While Crime Stoppers lists many crimes, there is no collective place to examine cold cases and longtime missing persons for Lansing, or even Michigan, as there are in other states.

In Florida, state police have a comprehensive site, as does the state of Indiana. Some cities list their cold cases and cold case website URLs on a civilian run website, Some of these, though, lead to dead links and others to generic tip lines. Among others, the Kent County Sheriff’s Office has a URL but is not connected to the Cold Case Center. In the city of Fort Worth, Texas, police maintain a site that goes back to the 1960s.

The interrogation method

So how does the Lansing Police Department keep tabs on its dusty homicide cases? LPD’s captain of the investigations division, Daryl Green, assured us that while there is no master list of unsolved murders, the department doesn’t ever close or forget about the cases.

“When we interview somebody, for a bank robbery or whatever, we bring up the question, ‘Do you have any information on any homicides that you’d be willing to talk about?’ We ask those types of questions all the time, just to keep those cases open in the minds of the detectives," Green said.

"We also use Crime Stoppers — we have a great relationship with Crime Stoppers," Green added. "We’ll contact them and get them to air it. We’ll contact the media. We’ll off-and-on meet with the families of the victims and ask them, ‘Have you heard anything?’”

Green said LPD also digs back if they think crime scene technology has changed enough that it could possibly open new leads on older cases.

“Periodically, myself and the detectives, we’ll open a case up and say, ‘This case has been cold for seven or eight years, let’s open it up,’” Green said. “’Do we have anything else? Has technology changed? Has forensic evidence changed as far as what we can do as organization or what MSP can do?’ “We’ll figure out if we have any leads to follow … So, these cases are always evolving.

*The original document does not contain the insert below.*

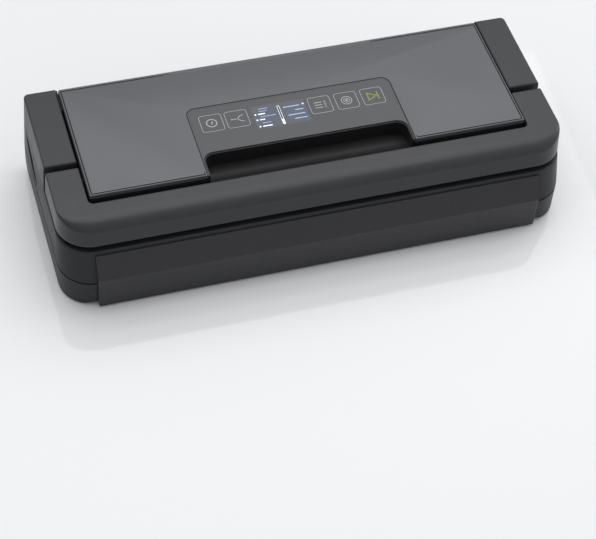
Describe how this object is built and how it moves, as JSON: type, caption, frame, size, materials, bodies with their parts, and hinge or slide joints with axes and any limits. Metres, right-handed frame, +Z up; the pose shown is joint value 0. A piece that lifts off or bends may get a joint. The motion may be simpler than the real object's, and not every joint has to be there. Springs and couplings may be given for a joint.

“Maybe not at the rate some persons would want them to move," he added. "I can’t have a detective stay on a case their entire career, just focusing on that one case. But as information and technology develops and changes, we bring those cases to the forefront.”

A missing person
On Nov. 11, 2008, Michigan State University student Krista Lueth, 34, left the apartment she rented on Eureka Street near Sparrow Hospital. She has not been heard from since.

Sources close to the investigation told City Pulse that DNA from Lueth — needed to ID her body — if found, was never entered into the national computer system that allows the storage, tracking and searching of DNA information, called CODIS.

The case landed in the lap of the Lansing Police Department, where it became one more missing-persons case. Lueth had endured some challenges in her life, but she was nearing the end of obtaining a bachelor’s degree in horticulture at MSU and planned to apply for grad school at Cornell.

Lueth, her family told police, had no reason to simply walk away from her life. Lueth’s disappearance is considered a cold case. The substantial error of failing to put her DNA in CODIS may or may not play a role in its cold status. Lueth’s case has been handed over to the State Police post in Lansing. Sgt. Tom DeClercq, now in possession of the file, refused to say why the case was taken out of the hands of LPD.

DeClercq initially welcomed an interview with City Pulse, stating that it might drive awareness of the Lueth case. But on the day of the scheduled interview, Feb. 7, DeClercq canceled, claiming the timing was poor. He gave no further explanation.